Quelle leçon tirer de ce brusque changement de pied ? Que dit-il de l’avenir de l’État providence ? La réponse sera différente selon l’angle de vue choisi : les raisons du plan d’urgence ou ses seules conséquences financières.
Langage des chiffres
À première lecture, la nécessité, pour financer les mesures d’urgence, de voter deux lois de finances rectificatives ou de relever le plafond d’emprunt des organismes de sécurité sociale accrédite l’idée que la couverture des risques de l’existence ne peut être entièrement socialisée. L’heure serait venue de rechercher un meilleur équilibre entre solidarité nationale et, selon les branches de la sécurité sociale, mutualisation du risque sur le maché de l’assurance ou mutualisation de l’épargne individuelle sur le marché des capitaux (sur cette idée, voir les considérants du règlement européen du 20 juin 2019 relatif à un produit paneuropéen d’épargne retraite individuelle).

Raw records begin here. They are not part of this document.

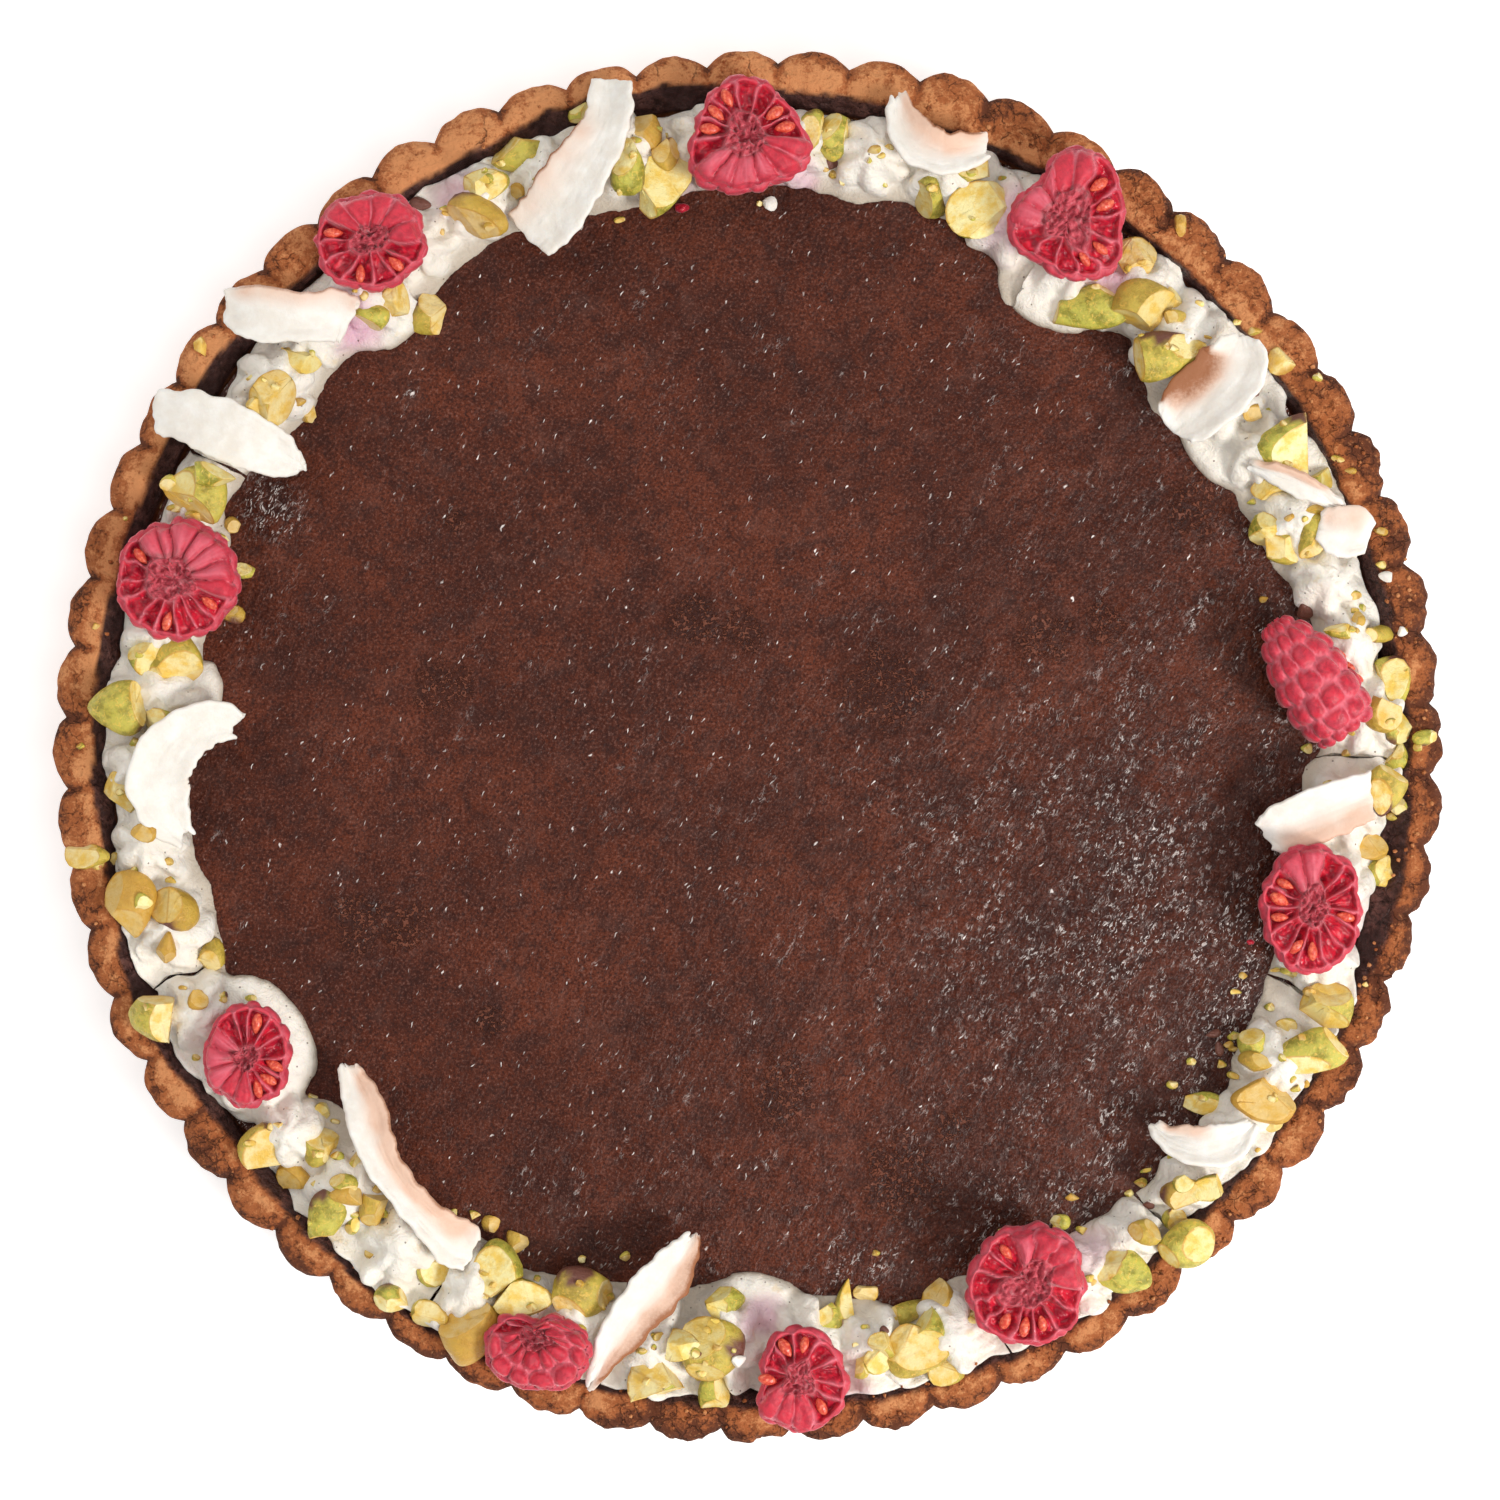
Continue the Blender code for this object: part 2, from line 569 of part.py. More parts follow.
def whole_berry_seat():
    """A plain spindle that holds the whole raspberry with clearance."""
    profile = ((-0.03, 0.8), (0.26, 1.0), (0.5, 1.0), (0.78, 0.74), (1.04, 0.2))
    rings = [ring(SEAT_SIDES, lambda angle, wide=wide: wide, share) for share, wide in profile]
    return laid_on_side(lofted(rings), SEAT_SPREAD)


def smooth_stations(stations, steps):
    """More stations between the given ones, on a smooth curve through them."""
    points = [Vector(station) for station in stations]
    padded = [points[0] * 2 - points[1], *points, points[-1] * 2 - points[-2]]
    smooth = []
    for a, b, c, d in zip(padded, padded[1:], padded[2:], padded[3:]):
        for step in range(steps):
            t = step / steps
            smooth.append(0.5 * (2 * b + (c - a) * t + (2 * a - 5 * b + 4 * c - d) * t * t
                                 + (3 * b - a - 3 * c + d) * t ** 3))
    return smooth + [points[-1]]


def chip(roll, sag, stations):
    """A bent coconut chip: a thin strip that follows its stations and is cupped across."""
    along = smooth_stations(stations, CHIP_STEPS)
    sections = []
    for index, station in enumerate(along):
        before = along[max(0, index - 1)]
        after = along[min(len(along) - 1, index + 1)]
        heading = Vector((after[0] - before[0], after[1] - before[1], after[2] - before[2])).normalized()
        across = Vector((0, 0, 1)).cross(heading).normalized()
        across = Matrix.Rotation(math.radians(roll), 3, heading) @ across
        upward = heading.cross(across).normalized()
        middle = Vector(station[:3])
        half = station[3] / 2
        lift = upward * CHIP_THICKNESS / 2
        dip = upward * sag
        sections.append((middle + across * half + lift, middle - dip + lift, middle - across * half + lift,
                         middle - across * half - lift, middle - dip - lift, middle + across * half - lift))
    return lofted(sections)


def run_of(bearing):
    """The run of cream that a bearing falls in."""
    turned = (bearing - RUN_ENDS[0]) % 360 + RUN_ENDS[0]
    for index, (first, last) in enumerate(zip(RUN_ENDS, RUN_ENDS[1:])):
        if first <= turned < last:
            return index
    return len(RUN_ENDS) - 2


def trimmed_at(bm, bearing, side):
    """The bmesh cut off at a bearing, with what lies on the given side of it dropped."""
    normal = polar(bearing + 90, 1.0) * side
    cut = bmesh.ops.bisect_plane(bm, geom=bm.verts[:] + bm.edges[:] + bm.faces[:], dist=0.0001,
                                 plane_co=-normal * RUN_END_GAP, plane_no=normal, clear_outer=True)
    edges = [item for item in cut["geom_cut"] if isinstance(item, bmesh.types.BMEdge)]
    if edges:
        bmesh.ops.holes_fill(bm, edges=edges, sides=0)
    return bm


def cream_run(index, seats):
    """One run of piped cream with its small nuts, and a seat cut round each topping that sits in it."""
    first, last = RUN_ENDS[index], RUN_ENDS[index + 1]
    pieces = [dollop(*entry) for entry in DOLLOPS if run_of(entry[0]) == index]
    pieces += [pool(*entry) for entry in POOLS if run_of(entry[0]) == index]
    for number, (bearing, distance, size_x, size_y) in enumerate(SMALL_NUTS):
        if run_of(bearing) == index:
            distance = min(distance, CREAM_OUTER_RADIUS - max(size_x, size_y) / 2 - 0.4)
            centre = nut_centre(bearing, distance, size_x, size_y)
            pieces.append(nut_wedge(f"small nut {number}", size_x, size_y, centre))
    bm = combined(pieces[0], pieces[1:], "UNION")
    trimmed_at(bm, first, -1)
    trimmed_at(bm, last, 1)
    near = [seat for seat in seats if boxes_meet(bm, seat, 0.0)]
    return combined(bm, [seat.copy() for seat in near], "DIFFERENCE")


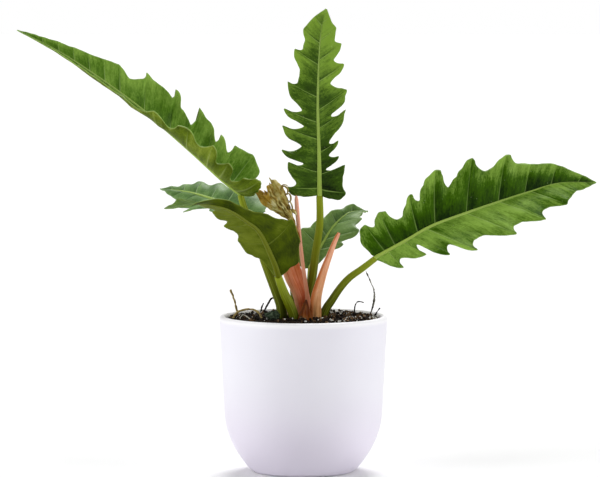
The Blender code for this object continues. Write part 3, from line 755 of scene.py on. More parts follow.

Dit autrement, le coût de la crise devrait accélérer la promotion d’une nouvelle géographie des protections, tenant pour des équivalents fonctionnels institutions de sécurité sociale, institutions d’assurances et fonds d’investissement.
En revanche, si l’on remonte des effets – le coût des mesures prises – à la cause ‒ la propagation humaine d’un virus d’origine animale ‒, on découvre qu’un plan d’urgence s’est imposé en raison de la distance prise, au fil des réformes, avec la philosophie des assurances sociales. Pas à pas, le versement d’une prestation en espèce, son montant et sa durée, comme la prise en charge des frais de santé et leur niveau de remboursement ont été utilisés pour agir sur les comportements individuels, qu’il s’agisse d’inciter le « sans-emploi » à rechercher activement un travail, le patient à suivre tel parcours de soin de préférence à un autre ou encore le travailleur à prolonger son activité. Inspirée de la micro-économie, une telle politique a montré ses insuffisances en présence d’une pandémie. Où l’on voit les limites des modèles mathématiques qui ne sont susceptibles de produire l’effet escompté que pour autant que le monde tel qu’il va corresponde au monde imaginaire à partir duquel ils ont été construits.